Der Stand der Technik bei Robotergelenken ist so weit fortgeschritten, dass die notwendigen Zustände bekannt sind. Bei einem so neuen Konzept wussten wir jedoch nicht, welche Daten wir auf jeden Fall benötigen würden und welche nicht. Aus diesem Grund haben wir dem System mehrere Redundanzen hinzugefügt. Diese Redundanzen wurden nicht nur hinzugefügt, um unser Konzept zu kontrollieren, sondern auch um es zu untersuchen.
Wo sehen Sie praktische Szenarien für Ihre Forschung?
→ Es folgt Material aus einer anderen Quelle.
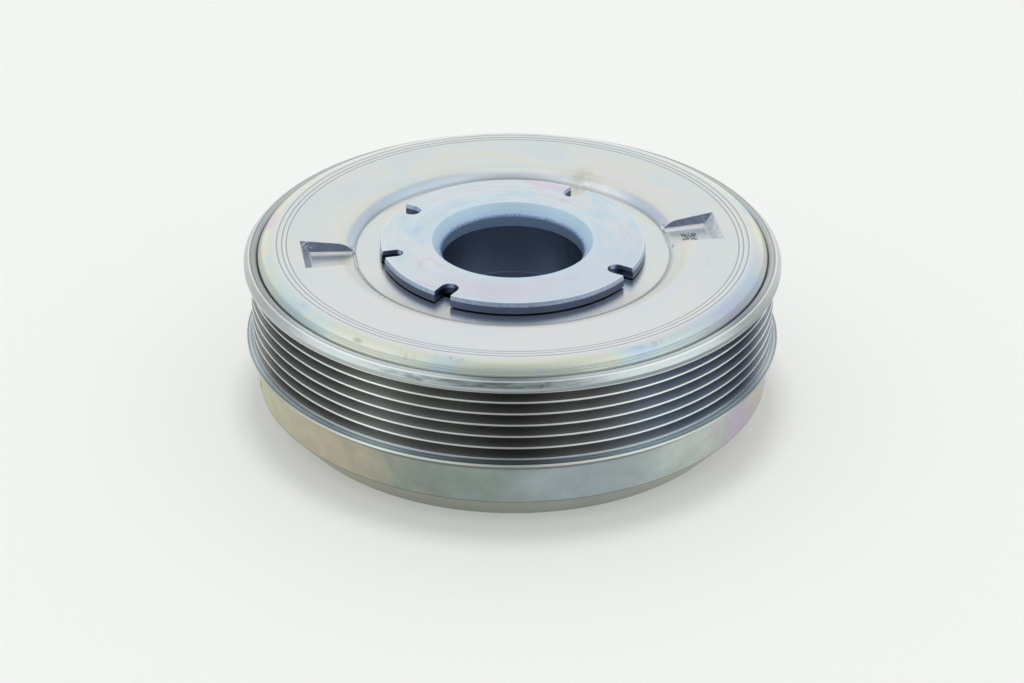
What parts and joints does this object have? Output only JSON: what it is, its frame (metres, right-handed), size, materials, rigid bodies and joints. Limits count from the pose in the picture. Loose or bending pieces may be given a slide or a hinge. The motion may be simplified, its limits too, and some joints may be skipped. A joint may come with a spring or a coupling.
{
  "type": "harmonic balancer",
  "caption": "Round crankshaft damper: a ribbed belt pulley with a pressed cover and a notched centre plate, over a bevelled inertia ring.",
  "frame": {"origin": "centre of the base, on the axis, where the inertia ring's rear face stands", "axes": "+Z along the crankshaft axis, out of the front plate; +X and +Y across, with -Y towards the camera of the picture"},
  "size_m": [0.1544, 0.1544, 0.0506],
  "materials": {
    "plated_pulley": "zinc plated, turned belt grooves, bright crests",
    "plated_cover": "zinc plated pressed sheet, satin, faint colour tints",
    "plated_plate": "zinc plated, satin, faint blue tint",
    "hub_steel": "forged and turned, dull",
    "ring_iron": "turned and plated, satin",
    "plain_steel": "plain, satin",
    "bush_plastic": "natural bearing plastic",
    "black_rubber": "moulded, dull"
  },
  "bodies": {
    "crank_side": {"crank_hub": "hub_steel", "front_plate": "plated_plate", "plate_dowel": "plain_steel", "inertia_ring": "ring_iron", "damper_rubber": "black_rubber", "bearing_bush": "bush_plastic", "decoupler_rubber": "black_rubber", "stop_plate": "plain_steel", "stop_rivets": "plain_steel", "stop_buffer_1": "black_rubber", "stop_buffer_2": "black_rubber", "stop_buffer_3": "black_rubber", "stop_buffer_4": "black_rubber"},
    "pulley_side": {"belt_pulley": "plated_pulley", "front_cover": "plated_cover", "pulley_carrier": "plain_steel"}
  },
  "joints": [
    {"name": "pulley_twist", "type": "hinge", "parent": "crank_side", "child": "pulley_side", "pos_m": [0, 0, 0.03], "axis": [0, 0, 1], "range_deg": [-15, 15], "stiffness_Nm_per_rad": 170}
  ]
}
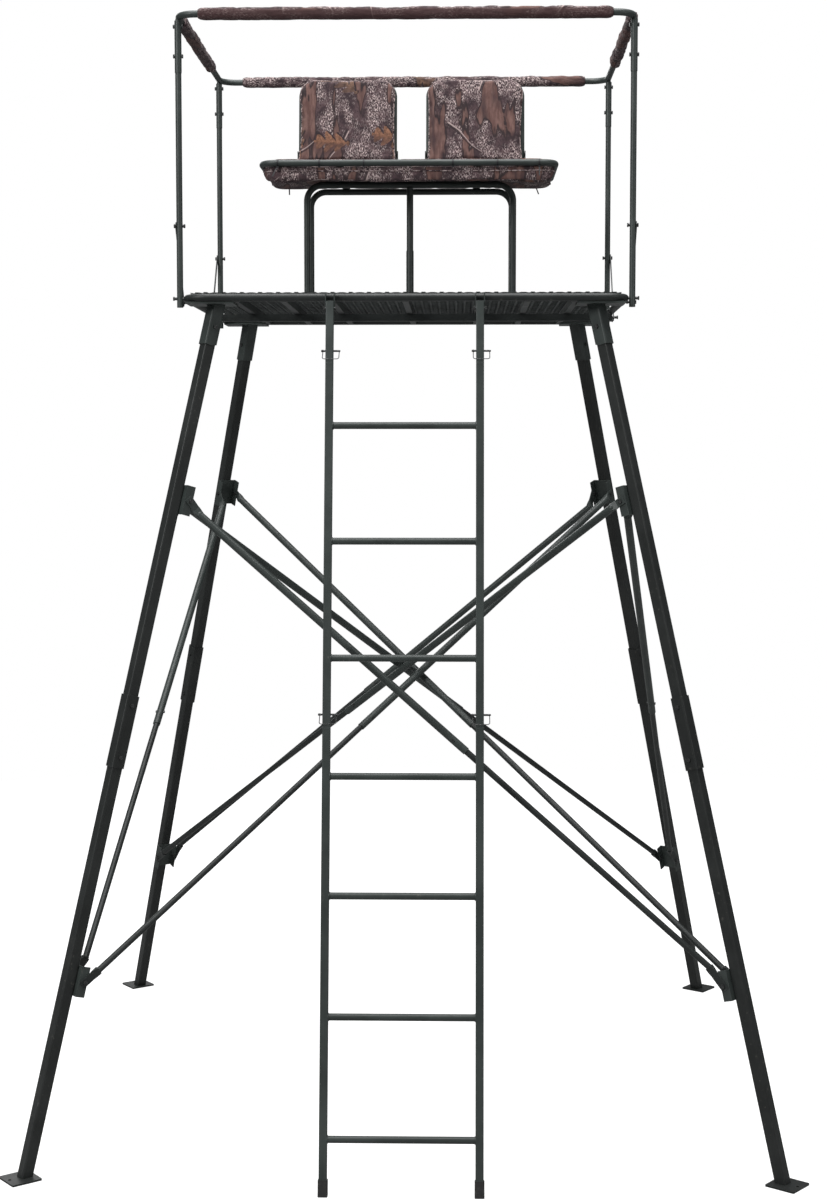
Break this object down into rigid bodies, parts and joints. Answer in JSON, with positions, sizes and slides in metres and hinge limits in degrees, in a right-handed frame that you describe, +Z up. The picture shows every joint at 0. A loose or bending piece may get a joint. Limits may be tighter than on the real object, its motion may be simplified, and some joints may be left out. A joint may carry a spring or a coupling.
{
  "type": "ladder tree stand",
  "caption": "Free-standing four-legged hunting tower with a ladder, expanded-metal platform, padded shooting rail and a bench seat with folding padded backrests",
  "frame": {"origin": "on the ground at the middle of the footprint", "axes": "+Z up, -Y towards the ladder, +X to the right when facing the ladder"},
  "size_m": [2.5092, 2.4698, 3.652],
  "materials": {
    "frame_steel": "dark green-grey powder coat",
    "dark_steel": "near-black green powder coat",
    "deck_steel": "powder-coated expanded metal",
    "hardware": "zinc-plated steel",
    "camo_fabric": "woven polyester printed with leaves and bark",
    "tie_plastic": "black nylon",
    "rubber_cap": "black rubber"
  },
  "bodies": {
    "root": {"foot_plates": "frame_steel", "lower_leg_left_front": "frame_steel", "lower_leg_right_front": "frame_steel", "lower_leg_left_back": "frame_steel", "lower_leg_right_back": "frame_steel", "upper_leg_left_front": "frame_steel", "upper_leg_right_front": "frame_steel", "upper_leg_left_back": "frame_steel", "upper_leg_right_back": "frame_steel", "face_brace_outer_front": "frame_steel", "face_brace_outer_right": "frame_steel", "face_brace_outer_back": "frame_steel", "face_brace_outer_left": "frame_steel", "cross_brace_outer_left_front": "frame_steel", "cross_brace_outer_right_front": "frame_steel", "cross_brace_outer_left_back": "frame_steel", "cross_brace_outer_right_back": "frame_steel", "corner_sockets": "frame_steel", "rail_posts": "frame_steel", "front_rail": "frame_steel", "back_rail": "frame_steel", "seat_frame": "frame_steel", "seat_leg_frames": "frame_steel", "ladder_hooks": "frame_steel", "ladder_upper_section": "frame_steel", "ladder_lower_section": "frame_steel", "leg_sleeves": "frame_steel", "brace_brackets": "frame_steel", "face_brace_inner_front": "dark_steel", "face_brace_inner_right": "dark_steel", "face_brace_inner_back": "dark_steel", "face_brace_inner_left": "dark_steel", "cross_brace_inner_left_front": "dark_steel", "cross_brace_inner_right_front": "dark_steel", "cross_brace_inner_left_back": "dark_steel", "cross_brace_inner_right_back": "dark_steel", "platform_frame": "dark_steel", "post_stays": "dark_steel", "backrest_brackets": "dark_steel", "brace_bolts": "hardware", "frame_bolts": "hardware", "front_rail_pad": "camo_fabric", "back_rail_pad": "camo_fabric", "side_rail_pads": "camo_fabric", "seat_cushion": "camo_fabric", "deck": "deck_steel", "cushion_ties": "tie_plastic", "ladder_feet": "rubber_cap"},
    "left_backrest": {"left_backrest_frame": "frame_steel", "left_backrest_pad": "camo_fabric"},
    "right_backrest": {"right_backrest_frame": "frame_steel", "right_backrest_pad": "camo_fabric"},
    "pin_upper_left": {"lock_pin_upper_left": "hardware"},
    "bail_upper_left": {"pin_bail_upper_left": "hardware"},
    "pin_upper_right": {"lock_pin_upper_right": "hardware"},
    "bail_upper_right": {"pin_bail_upper_right": "hardware"},
    "pin_lower_left": {"lock_pin_lower_left": "hardware"},
    "bail_lower_left": {"pin_bail_lower_left": "hardware"},
    "pin_lower_right": {"lock_pin_lower_right": "hardware"},
    "bail_lower_right": {"pin_bail_lower_right": "hardware"}
  },
  "joints": [
    {"name": "left_backrest_fold", "type": "hinge", "parent": "root", "child": "left_backrest", "pos_m": [-0.228, 0.12251, 3.29], "axis": [1, 0, 0], "range_deg": [0, 95]},
    {"name": "right_backrest_fold", "type": "hinge", "parent": "root", "child": "right_backrest", "pos_m": [0.228, 0.12251, 3.29], "axis": [1, 0, 0], "range_deg": [0, 95]},
    {"name": "pin_slide_upper_left", "type": "slide", "parent": "root", "child": "pin_upper_left", "axis": [-1, 0, 0], "range_m": [0, 0.0602]},
    {"name": "bail_swing_upper_left", "type": "hinge", "parent": "pin_upper_left", "child": "bail_upper_left", "pos_m": [-0.2595, -0.77395, 2.5705], "axis": [0, 0.5757, -0.8177], "range_deg": [0, 180]},
    {"name": "pin_slide_upper_right", "type": "slide", "parent": "root", "child": "pin_upper_right", "axis": [-1, 0, 0], "range_m": [0, 0.0602]},
    {"name": "bail_swing_upper_right", "type": "hinge", "parent": "pin_upper_right", "child": "bail_upper_right", "pos_m": [0.2165, -0.77395, 2.5705], "axis": [0, 0.5757, -0.8177], "range_deg": [0, 180]},
    {"name": "pin_slide_lower_left", "type": "slide", "parent": "root", "child": "pin_lower_left", "axis": [-1, 0, 0], "range_m": [0, 0.0602]},
    {"name": "bail_swing_lower_left", "type": "hinge", "parent": "pin_lower_left", "child": "bail_lower_left", "pos_m": [-0.2595, -0.97061, 1.43846], "axis": [0, 0.5757, -0.8177], "range_deg": [0, 180]},
    {"name": "pin_slide_lower_right", "type": "slide", "parent": "root", "child": "pin_lower_right", "axis": [-1, 0, 0], "range_m": [0, 0.0602]},
    {"name": "bail_swing_lower_right", "type": "hinge", "parent": "pin_lower_right", "child": "bail_lower_right", "pos_m": [0.2165, -0.97061, 1.43846], "axis": [0, 0.5757, -0.8177], "range_deg": [0, 180]}
  ],
  "couplings": [
    {"joint": "pin_slide_upper_left", "follows": "bail_swing_upper_left", "m_per_rad": 0.019099},
    {"joint": "pin_slide_upper_right", "follows": "bail_swing_upper_right", "m_per_rad": 0.019099},
    {"joint": "pin_slide_lower_left", "follows": "bail_swing_lower_left", "m_per_rad": 0.019099},
    {"joint": "pin_slide_lower_right", "follows": "bail_swing_lower_right", "m_per_rad": 0.019099}
  ]
}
Mehmet Can Yildirim: Wie bereits erwähnt, sind wir Menschen in unseren Bewegungen nicht nur an einfache quasi-statische und pick-and-place-ähnliche Bewegungen gebunden; selbst für eine einfache Aufgabe können wir nun Objekte werfen und fangen, wenn wir wollen. Eine potenzielle Anwendung der BSA-Technologie besteht darin, Roboter in die Lage zu versetzen, dynamische Wurfbewegungen auszuführen. Derzeit übernehmen Roboter in Lagern und anderen industriellen Umgebungen vor allem Pick-and-Place-Aufgaben. Die Fähigkeit von BSA, hohe, kontrollierte Geschwindigkeiten zu erreichen, eröffnet Robotern die Möglichkeit, werfen zu können. Das erweitert ihr Einsatzspektrum erheblich. Stellen Sie sich einen Lagerroboter vor, der mühelos Kisten auf Paletten wirft oder Gegenstände sortiert, indem er sie in die dafür vorgesehenen Behälter wirft. Durch die Kombination der Dynamik des BSA mit der Präzision eines Roboters können wir uns vorstellen, dass Roboter Würfe nahtlos in ihre Aufgaben integrieren, was sie vielseitiger und effizienter macht.